I’ve been traveling and learning languages intensively for more than 10 years in which I’ve learnt over 10 languages. But Russian has definitely proven to be the most challenging.
So how did I finally manage to learn Russian? In this article I’ll outline the materials I used and the scoop on how I really learnt Russian.
Firstly why learn Russian? In this video I explain the benefits that I’ve enjoyed from having learnt the Russian language.
Here are 7 tips for getting started with Russian:
1. Classes with a private tutor online (X2 hours/week)
2. Nail pronunciation first of all (one month)
3. Learn Cyrillic alphabet (one week)
4. Learn the first 500 words and phrases that are useful to me personally
5. Build in contact with the language and country before I arrive there
6. Purposely travel to the country itself and apply what I’ve learnt
7. Build on my base in Russian to learn the language over the long term
Private Online Classes
Where to find online tutors …
In order to start learning Russian before arriving in a Russian-speaking country, I typically took 2 hours of private tuition per week with a teacher that I found on italki.com. The classes were via Skype so I was able to take them no matter where I was located and I got really great personalized contact with the teacher (which I prefer one-to-one private tuition over group classes).
In the lessons with my italki teacher, we focussed on the words and phrases that are useful to me in my personal situation. Most language courses and lesson plans aren’t personalized enough and end up trying to teach the learner vocabulary that is not relevant to their needs.
People who are traveling extensively or have location independence need to emphasize specific vocabulary for the situations that they are likely to encounter. For example, everywhere I travel to almost the first thing I need to ask for is the wifi code in the cafe, restaurant or apartment that I’m in. The word for ‘socket’ is important as I will need to find it in order to plug in my laptop. Focussing on these scenarios and not on standard templates is a lot more effective as they are tailored to my individual needs.
Pronunciation is something that you need to get down right from the beginning so you need to prioritize this at the beginning. The course I recommend you use is the Mimic Method. You can watch my review of using it below.
1. The first step is to identify the sounds in Russian and how they differ from my native tongue (English) or the other languages that I speak
2. Next, I practiced making these sounds with a native speaker (my teacher from italki)
3. I recorded my pronunciation and reviewed it before every class for 10 minutes
By focussing on the most important words and structures, I implicitly apply the 80/20 rule of the Pareto principle. The principle states that as a rule of thumb approximately 80% of the effects come from 20% of actions that you undertake. By placing specific attention to these 20% of actions should bring about dramatically faster progress in learning Russian.
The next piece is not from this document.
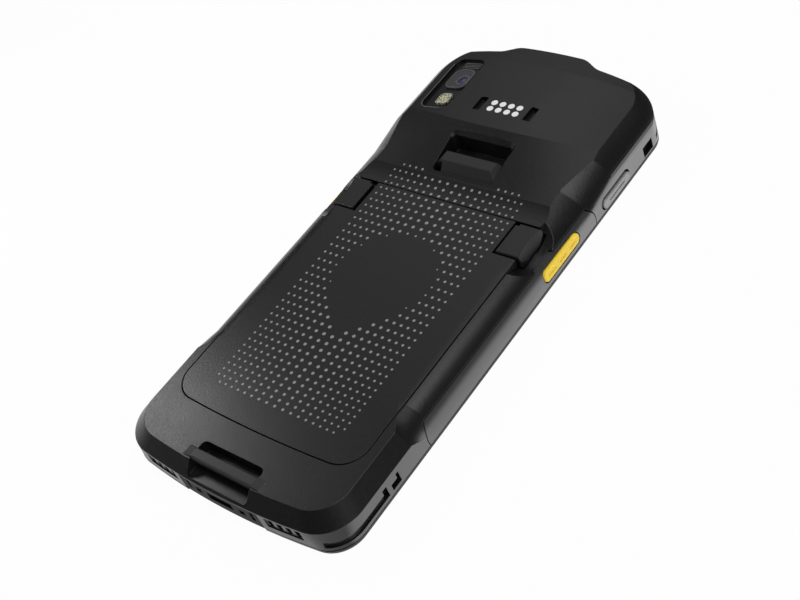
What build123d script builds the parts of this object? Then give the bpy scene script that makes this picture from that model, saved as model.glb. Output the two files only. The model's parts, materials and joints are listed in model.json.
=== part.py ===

Many language learners recommend using spaced repetition systems like Anki for memorizing vocabulary. I am personally not a fan of flash card systems. Normally I use a mnemonic (personalized memory aid) if I’m struggling to remember an important word.
I find it more effective to deliberately apply the vocabulary and grammatical structures that I’ve learnt until they are internalized.
This way they are used in a personalized context. Context is king for remembering new words!
1. Listen to and read Glossika Russian daily for 20 minutes
2. Use ‘Vocabooster Russian’ to learn the first 600 words in Russian
3. Increase my comprehension of more complex vocabulary with LingQ
4. Make a deliberate effort to apply new useful vocabulary in the Russian Skype classes with my italki teacher
5. Update: We recently reviewed RussianPod101 and think it’s pretty good for beginners and intermediate learners.
I am definitely not a grammar ‘nazi’ and as such don’t get particularly excited about the prospect of learning about cases and syntax. With this in mind, I’m going to get a general overview of the language’s grammar and pay attention to the most important structures only.
1. Begin by reading the Wikipedia page for the Russian language
2. Focus on the most important structures only in my classes with my Russian teacher by using subsitution drills
3. Pay attention to trends that are occurring in the language
A course I really like for intuitively improving my knowledge of the grammatical structures and vocabulary of a new language is Glossika and I will be using Glossika Russian daily for about 20 minutes during this period.
As I will not be located in Russian-speaking cities, I will have to build up some spontaneous natural conversation in Russian before I arrive there. This will include friends that I already have who can speak Russian and partaking in Russian cultural events outside the country.